Both secularists and Islamists now have their share of power in parliament, and in contrast to other Arab Spring nations, so far the country's efforts at democracy have been largely successful.
All the same, secular politicians have been assassinated and harrassed, and while radical religious parties have been subjected to periodic bans and crackdowns, they continue to pose a threat.
Meanwhile, with post-Arab Spring Tunisia still suffering from painfully high unemployment, the same sense of despair that drove Mohamed Bouazazi to self-immolation is motivating plenty of other young Tunisian men to give up their lives for jihad.
Was that the case with Rezgui? His uncle said that the family had been traumatised in 2010 when Rezgui's younger brother had died in a lightning strike.
But otherwise, he insisted, there had been no sign of anything to worry about.
"He used to use hair gel and wear the nicest of clothes, and he used to break dancing," he said.
"He even used to go to competitions and things like that in Tunis, he was well known for that here. He didn't even have a beard, and I've never seen him with anyone with a beard. We have extremists like that in Gaafour, but never have I seen him with them.
Now he's shooting people with a Kalashnikov, it's just so confusing."

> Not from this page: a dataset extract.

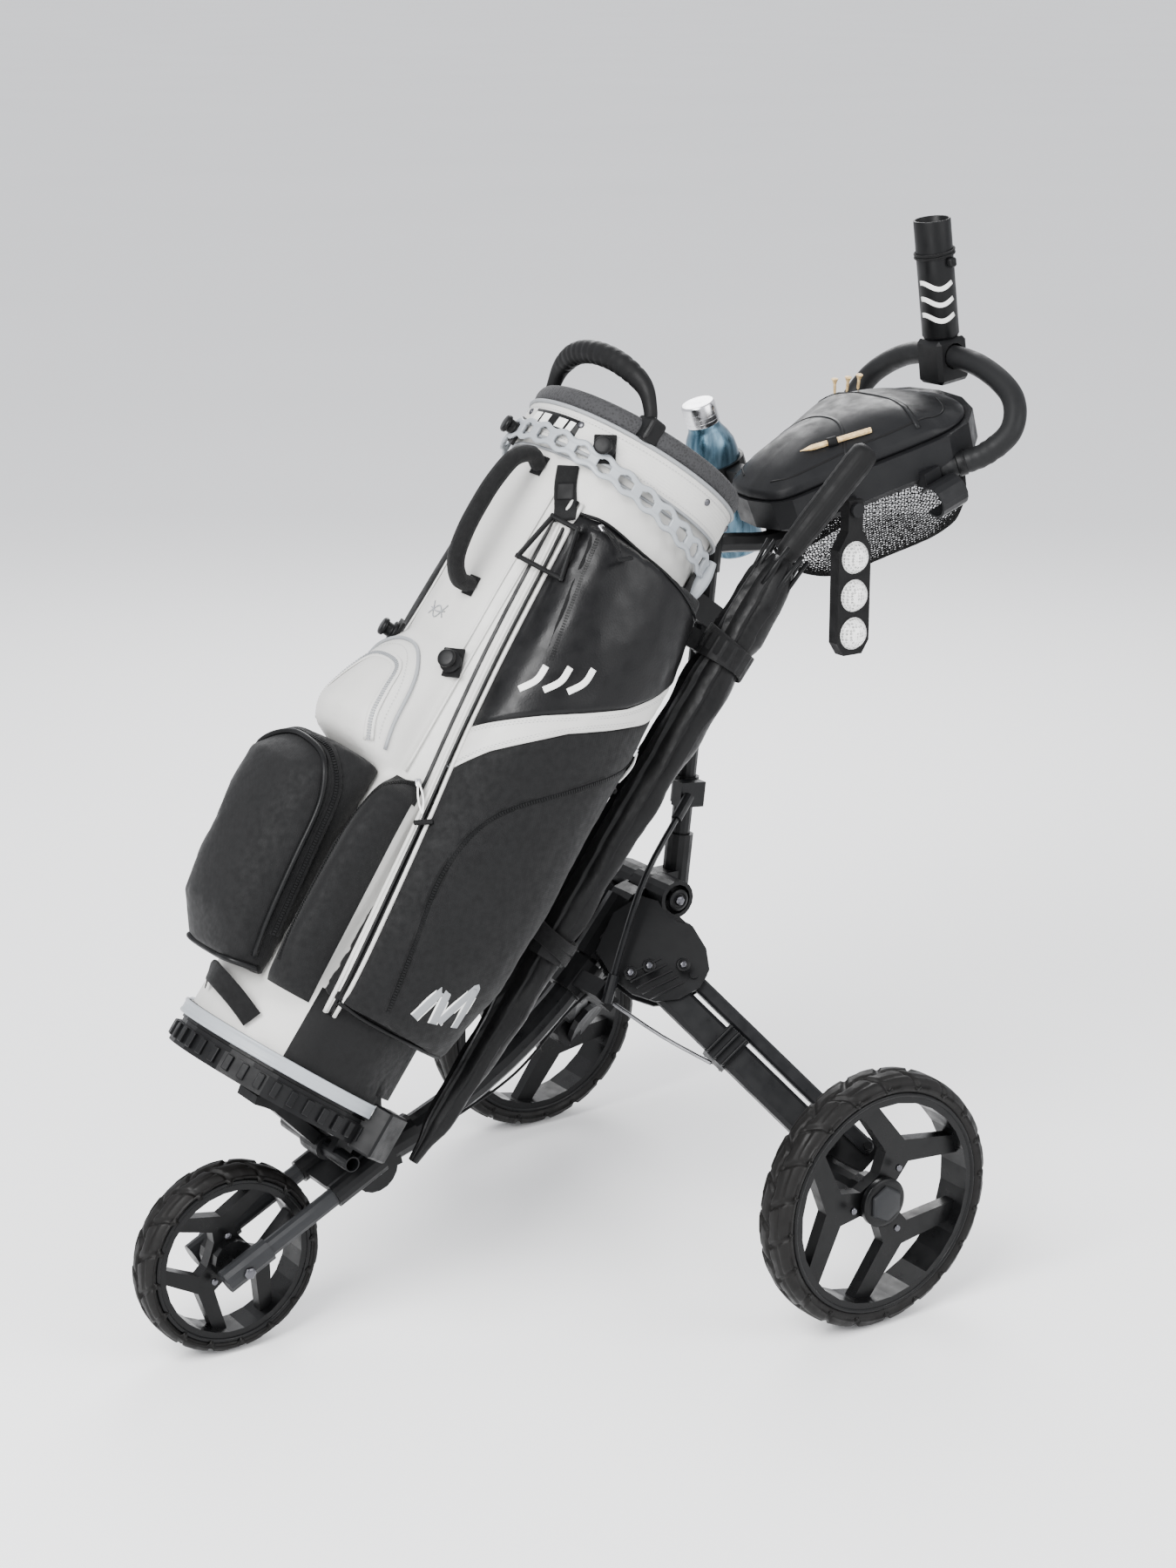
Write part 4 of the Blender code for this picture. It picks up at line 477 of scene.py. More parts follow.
# ---------------------------------------------------------------- tyres
def tyre(name, node, centre, radius, width, rim, body, pitches):
    """Foam tread: staggered blocks, stepped shoulders, deep cross grooves, zigzag centre."""
    per = 26
    n = pitches * per
    half = width / 2
    inner = rim + 0.001
    side = [(inner, -half * 0.80), (inner + 0.004, -half * 0.93),
        (inner + (radius - inner) * 0.45, -half * 0.985)]
    prof = [(r, w, 0.0) for r, w in side]
    for k in range(25):
        w = -1 + 2 * k / 24
        drop = 0.0105 * abs(w) ** 5 + 0.002 * w * w
        prof.append((radius - drop, w * half * 0.975, 1.0))
    prof += [(r, -w, 0.0) for r, w in side[::-1]]
    step = lambda e0, e1, x: max(0.0, min(1.0, (x - e0) / (e1 - e0)))
    verts = []
    for i in range(n):
        a = i / n
        for r, w, on in prof:
            if on:
                q = w / half
                ph = a * pitches + (0.5 if q > 0 else 0.0) + 0.42 * abs(q)
                f = ph - math.floor(ph)
                cut = 1 - step(0.055, 0.10, min(f, 1 - f))
                tri = abs((a * pitches) % 1.0 - 0.5) * 2
                mid = 1 - step(0.030, 0.075, abs(q - 0.16 * (tri - 0.5)))
                lug = 1 - step(0.03, 0.07, abs(abs(q) - 0.56 - 0.10 * (f - 0.5)))
                lip = 0.0012 * step(0.62, 0.72, abs(q)) * (1 - step(0.55, 0.6, f))
                r -= 0.0034 * max(cut, 0.8 * mid, 0.55 * lug) - lip * 0.6
                if abs(q) > 0.86:
                    r -= 0.0022 * cut
            t = 2 * math.pi * a
            verts.append(Vector((centre[0] + w, centre[1] + r * math.cos(t),
                centre[2] + r * math.sin(t))))
    o = piece(name, verts, [f[::-1] for f in grid_faces(n, len(prof), False, True)], "tyre",
        body)
    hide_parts(node)
    for s in (-1, 1):
        ring = [Vector((centre[0] + s * half * 0.80,
            centre[1] + (rim - 0.0008) * math.cos(2 * math.pi * k / 96),
                        centre[2] + (rim - 0.0008) * math.sin(2 * math.pi
                        * k / 96))) for k in range(96)]
        tube(f"{name}_bead_{'in' if s < 0 else 'out'}", ring, 0.0032, "rim", body, 10,
            closed=True)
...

Whether his parents were similarly in the dark is now a matter for the authorities, who on Saturday were still questioning his mother and father up in the capital, Tunis.
However, had his parents, his uncle or indeed the police ever browsed the main page of what appears to be Rezgui's Facebook account, one particular posting might have given them a very clear inkling.
"If jihad is a crime," he wrote, "the world shall know that I'm a criminal." On Friday, with his massacre of innocent civilians on the beach, he proved that to the world beyond all doubt.